Beginning with the end in mind
– the retirement speech or letter as a means of teaching professionalism
For many years PRIME has used an exercise at the end of trainer training or whole person medicine courses, that involves inviting participants to write a letter that they would like to receive from their students/trainees/patients on their retirement. This ‘reflecting forwards’ exercise helps learners to articulate and personally own the values they want to express throughout their professional lives as medical practitioners and teachers, so encouraging them to put them into practice in their real working situation.
A recent article in Academic Medicine 1 provided some research evidence for the effectiveness of this kind of exercise, based on the responses of internal medicine residents in North America. The Interns composed remarks that might be used to introduce them at their own retirement ceremony following a career in medicine. This "career eulogies" exercise was introduced to groups of six interns during the first third of the internship year as part of a two-week curriculum focused on professional development. Two investigators independently coded the written introductions, identifying emergent themes through content analysis. Of the 19 interns in an internal medicine residency program (2012-13), 17 participated in the exercise. Six themes emerged from the data: aligning behaviours with core values, achieving excellence in medicine, changing the world and giving back, valuing teamwork and relationships, realising work-life balance, and appreciating a career in medicine. The authors say that these themes correlate with accepted published definitions of professionalism in medicine. The aim of teaching these is to transform a theoretical concept into an internalised and actualised identity. Many trainees struggle with professionalism in the abstract, particularly when instruction methods are didactic and disconnected from personal experience.
The authors conclude by saying that the personal reflections produced through this exercise allow physicians to begin to formulate their professional self-conception. Extensions of this work might include linking such forms of critical reflection to individualised learning plans and updating the statements over time. Further research on "reflecting forward" may determine its impact as a complement to traditional narrative reflection.

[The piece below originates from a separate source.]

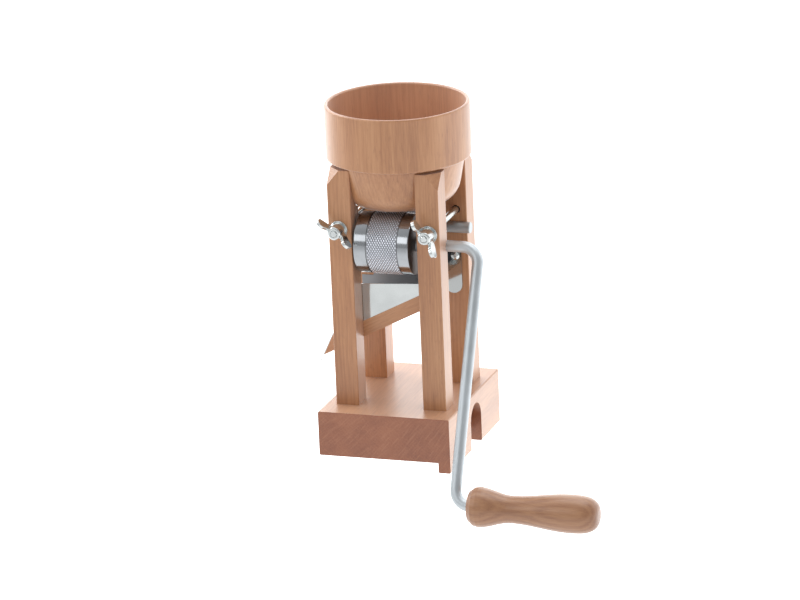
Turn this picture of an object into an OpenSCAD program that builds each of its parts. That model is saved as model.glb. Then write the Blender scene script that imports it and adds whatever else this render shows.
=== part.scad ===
// Hand-cranked grain flaker in beech with two steel rollers.
// All sizes are in millimetres. The origin is the centre of the base's underside,
// which is the face that lies on the table. +X is the crank side, +Y is the back.

/* [Base] */
// Width of the base block, left to right
base_w = 120; // [112:1:160]
// Depth of the base block, front to back
base_d = 144; // [130:1:190]
// Height of the base block
base_h = 40; // [38:1:60]
// Radius of the eased edges along the base
base_edge = 1.2; // [0.4:0.1:3]
// Thickness of the lip that hooks over the table's edge
lip_t = 11; // [8:0.5:14]
// How far the lip reaches below the underside
lip_drop = 9; // [5:0.5:15]
// Width of the channel that takes the arm of the table clamp
channel_w = 29.5; // [20:0.5:34]
// Height of the channel's round top above the underside
channel_top = 30.5; // [26:0.5:33]
// Wood left under the channel, where the clamp presses down
channel_floor = 8; // [6:0.5:10]
// How deep the channel runs in from the right face
channel_depth = 65; // [40:1:80]
// Distance of the channel's middle behind the base's middle
channel_y = 3.8; // [0:0.1:6]

/* [Legs] */
// Side of the square leg stock
leg_stock = 21; // [20:0.5:24]
// Radius of the legs' eased long edges
leg_edge = 0.9; // [0.3:0.1:2]
// Bevel at the outer top corner, measured along the leg's width
bevel_w = 11.5; // [6:0.5:14]
// Bevel at the outer top corner, measured down the leg
bevel_h = 14; // [8:0.5:18]
// Height of the roller axles above the base's top
axle_height = 144; // [136:1:170]

/* [Rollers] */
// Radius of the knurled band on each roller
roller_r = 27.3; // [25:0.1:28.5]
// Step down from the knurled band to the smooth shoulders
shoulder_step = 0.35; // [0.2:0.05:0.8]
// Length of each roller
roller_len = 50; // [48:0.5:56]
// Length of the smooth shoulder left of the knurled band
shoulder_left = 12; // [6:0.5:14]
// Length of the smooth shoulder right of the knurled band
shoulder_right = 10.4; // [6:0.5:14]
// Width of the narrow grooves beside the knurled band
relief_w = 0.9; // [0.5:0.1:1.5]
// Depth of the narrow grooves beside the knurled band
relief_d = 0.8; // [0.4:0.1:1.5]
// Chamfer on the rollers' rims
rim_chamfer = 0.9; // [0.3:0.1:2]
// Gap between the two rollers, where the grain is flattened
nip_gap = 0.6; // [0.4:0.1:1.2]
// Diameter of the crank rod and of the rear axle
axle_d = 10; // [8.5:0.1:10.6]
// How far the axles' middle stands proud of the legs' facing sides
axle_proud = 0.6; // [0.3:0.1:1.2]
// Outer diameter of the spacer rings on the axles
spacer_d = 13; // [12:0.5:19]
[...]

It is interesting to note that Jesus often used similar techniques in His teaching, telling stories in which the listeners could easily identify themselves as possible participants, and getting them to reflect on which actions they recognise as being in line with God’s values.
Why not get your students to write a letter they would like to receive on retirement – it should generate a fruitful discussion about which values are key to being an effective, compassionate, patient-centred clinician, and what their expression looks like in everyday practice.